Exercise task: Starting at the line that holds "frame = import_model()", set down each line through the end of the listing, exactly as written and with nothing added.

Provided material:

>>>>

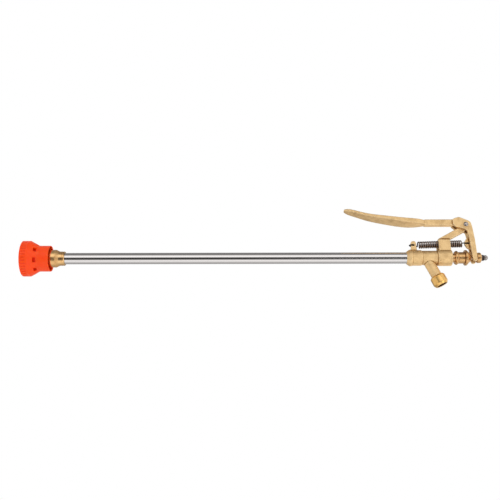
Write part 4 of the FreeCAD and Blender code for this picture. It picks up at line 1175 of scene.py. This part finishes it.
@dataclass
class Studio:
    """White surround, pale floor far below, reflector round the lance, three lamps and the camera.

    Sizes here are metres. The reflector is a cylinder about the X axis that only reflections see,
    as the white sheets and black cards round a polished tube in a photographer's tent. A row of
    its bands has the height, in degrees, of a line from the lance, where 0 is level and to the
    front and 90 straight up, and a brightness, where 1 is the white of the surround. A row of the
    lamps has the name, the place, the target, the side and the power in watts.
    """

    centre_x: float = -0.1997
    centre_rise: float = 0.0106
    distance: float = 0.960
    elevation: float = -22.0
    roll: float = 0.116
    lens: float = 54.0
    diffuse_light: float = 0.95
    floor_colour: str = "#FAFAF9"
    floor_drop: float = 0.95
    floor_size: float = 60.0
    reflector_radius: float = 0.85
    reflector_middle: float = -0.16
    reflector_half_width: float = 0.54
    reflector_fade: float = 0.16
    left_level: float = 0.95
    right_level: float = 0.5
    bands: tuple[tuple[float, float], ...] = (
        (-180.0, 0.4), (-160.0, 0.5), (-145.0, 0.45), (-115.0, 0.6), (-95.0, 0.95),
        (-62.0, 1.25), (-46.0, 0.5), (-38.0, 0.05), (-9.0, 0.04), (2.0, 0.8), (10.0, 1.35),
        (30.0, 1.35), (45.0, 0.7), (56.0, 0.27), (95.0, 0.25), (120.0, 0.35), (140.0, 0.55),
        (165.0, 0.35),
    )
    lamp_spread: float = 60.0
    lamps: tuple[tuple[str, Corner, Corner, float, float], ...] = (
        ("key_below", (0.4, -1.3, -0.75), (0.0, 0.0, 0.0), 0.6, 0.56),
        ("rim_below", (0.78, -0.62, -0.66), (0.04, 0.0, -0.03), 0.5, 0.12),
        ("fill_behind", (0.5, 1.2, -0.75), (0.0, 0.0, 0.03), 0.6, 0.3),
    )

    def build(self) -> None:
        """Builds the whole studio."""
        self.build_camera()
        self.build_world()
        self.build_floor()
        self.build_reflector()
        self.build_lamps()
        bpy.context.scene.view_settings.view_transform = "Standard"

    def build_camera(self) -> None:
        """Camera on the photograph's own line of sight, turned by its slight roll."""
        lean = math.radians(self.elevation)
        forward = Vector((0.0, math.cos(lean), -math.sin(lean)))
        up = Vector((0.0, math.sin(lean), math.cos(lean)))
        camera = bpy.data.cameras.new("camera")
        camera.lens = self.lens
        camera.sensor_width = 36.0
        camera.clip_start, camera.clip_end = 0.01, 50.0
        eye = new_object("camera", camera)
        target = Vector((self.centre_x, 0.0, 0.0)) + up * self.centre_rise
        up.rotate(Matrix.Rotation(math.radians(self.roll), 3, forward))
        right = forward.cross(up)
        eye.matrix_world = Matrix((right, up, -forward)).transposed().to_4x4()
        eye.location = target - forward * self.distance
        bpy.context.scene.camera = eye

    def build_lamps(self) -> None:
        """Square soft lamps, their -Z towards their targets."""
        for name, place, target, side, power in self.lamps:
            light = bpy.data.lights.new(name, "AREA")
            light.shape = "RECTANGLE"
            light.size = light.size_y = side
            light.energy = power
            light.spread = math.radians(self.lamp_spread)
            lamp = new_object(name, light)
            lamp.location = place
            way = Vector(target) - Vector(place)
            lamp.rotation_euler = way.to_track_quat("-Z", "Y").to_euler()

    def build_world(self) -> None:
        """Even white all round, at strength 1 for the camera, reflections and what shows through.

        The other rays, which light the lance, get the diffuse light's strength.
        """
        world = bpy.data.worlds.new("studio")
        bpy.context.scene.world = world
        world.use_nodes = True
        graph = Graph(world.node_tree, "World")
        rays = [graph.add("LightPath", {}, f"Is {kind} Ray")
                for kind in ("Camera", "Glossy", "Transmission")]
        seen = graph.greatest(*rays)
        light, white = (
            graph.add("Background", {"Color": (1.0, 1.0, 1.0, 1.0), "Strength": strength})
            for strength in (self.diffuse_light, 1.0))
        mixed = graph.add("MixShader", {0: seen, 1: light, 2: white})
        graph.finish(mixed)

    def build_floor(self) -> None:
        """Pale floor, as far below the lance as below a hand that holds it."""
        half = self.floor_size / 2
        mesh = bpy.data.meshes.new("floor")
        mesh.from_pydata([(-half, -half, 0.0), (half, -half, 0.0), (half, half, 0.0),
                          (-half, half, 0.0)], [], [(0, 1, 2, 3)])
        mesh.materials.append(new_material("pale_floor_paint", lambda graph: graph.add(
            "BsdfDiffuse", {"Color": linear(self.floor_colour)})))
        floor = new_object("floor", mesh)
        floor.location = (self.centre_x, 0.0, -self.floor_drop)

    def build_reflector(self) -> None:
        """Reflector: P(a, x) = (x, -R cos a, R sin a), which only reflections see."""
        reach = self.reflector_half_width + self.reflector_fade
        x = self.reflector_middle + np.linspace(-reach, reach, 9)[None, :]
        angle = np.linspace(0.0, 2 * np.pi, 96, endpoint=False)[:, None]
        ring = self.reflector_radius * np.stack([0 * angle, -np.cos(angle), np.sin(angle)], -1)
        grid = ring + np.stack([x, 0 * x, 0 * x], -1)
        sheet = grid_surface(grid, True, False)
        mesh = bpy.data.meshes.new("reflector")
        mesh.from_pydata(sheet.points.tolist(), [], sheet.quads.tolist())
        mesh.materials.append(new_material("reflector_bands", self.glowing_bands))
        reflector = new_object("reflector", mesh)
        for rays in ("camera", "diffuse", "shadow", "transmission"):
            setattr(reflector, "visible_" + rays, False)

    def glowing_bands(self, graph: Graph) -> Socket:
        """Glow of the reflector: its bands by the height atan2(z, -y), and even at both ends.

        Outside the half width the bands fade to a level that runs from left to right.

        Args:
            graph: The material's graph.

        Returns:
            The shader.
        """
        parts = graph.add("SeparateXYZ", {0: graph.place()}).node.outputs
        height = graph.maths("ARCTAN2", parts["Z"], graph.maths("MULTIPLY", parts["Y"], -1.0))
        ramp = graph.add("ValToRGB", {0: graph.ranged(height, -math.pi, math.pi)})
        stops = ramp.node.color_ramp.elements
        while len(stops) < len(self.bands):
            stops.new(0.5)
        peak = max(level for _, level in self.bands)
        for stop, (degrees, level) in zip(stops, self.bands):
            stop.position = (degrees + 180.0) / 360.0
            stop.color = (level / peak, level / peak, level / peak, 1.0)
        half = self.reflector_half_width
        offset = graph.maths("SUBTRACT", parts["X"], self.reflector_middle)
        ends = graph.ranged(graph.maths("ABSOLUTE", offset), half, half + self.reflector_fade,
                            interpolation="SMOOTHSTEP")
        level = graph.ranged(offset, -half, half, self.left_level / peak, self.right_level / peak)
        tone = graph.mixed(ends, ramp, level)
        return graph.add("Emission", {"Color": tone, "Strength": peak})


def dress_plain_nodes(nodes: dict[str, bpy.types.Object]) -> None:
    """Gives the sealed inner solids, which keep their own shape, their finishes.

    Args:
        nodes: All the solids by name.
    """
    for name, finish in (
        ("front_tube_seal", RUBBER), ("rear_tube_seal", RUBBER), ("nozzle_seal", RUBBER),
        ("inlet_seal", RUBBER), ("gland_packing", PACKING), ("gland_follower", TURNED),
        ("needle_plug", TURNED),
    ):
        mesh = nodes[name].data
        mesh.materials.clear()
        mesh.materials.append(finish.material())
        LOG.info("%s keeps its solid", name)


def main() -> None:
    """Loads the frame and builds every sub-assembly in order."""
    logging.basicConfig(level=logging.INFO, format="%(message)s")
    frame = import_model()
    nodes = frame["nodes"]
    Studio().build()
    dress_plain_nodes(nodes)
    for group in (SprayHead, TubeRun, Valve, LeverGroup, RodGroup):
        group(nodes).build()
    ReturnSpring().build()


if __name__ == "__main__":
    main()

<<<<

Result of the exercise:
    frame = import_model()
    nodes = frame["nodes"]
    Studio().build()
    dress_plain_nodes(nodes)
    for group in (SprayHead, TubeRun, Valve, LeverGroup, RodGroup):
        group(nodes).build()
    ReturnSpring().build()


if __name__ == "__main__":
    main()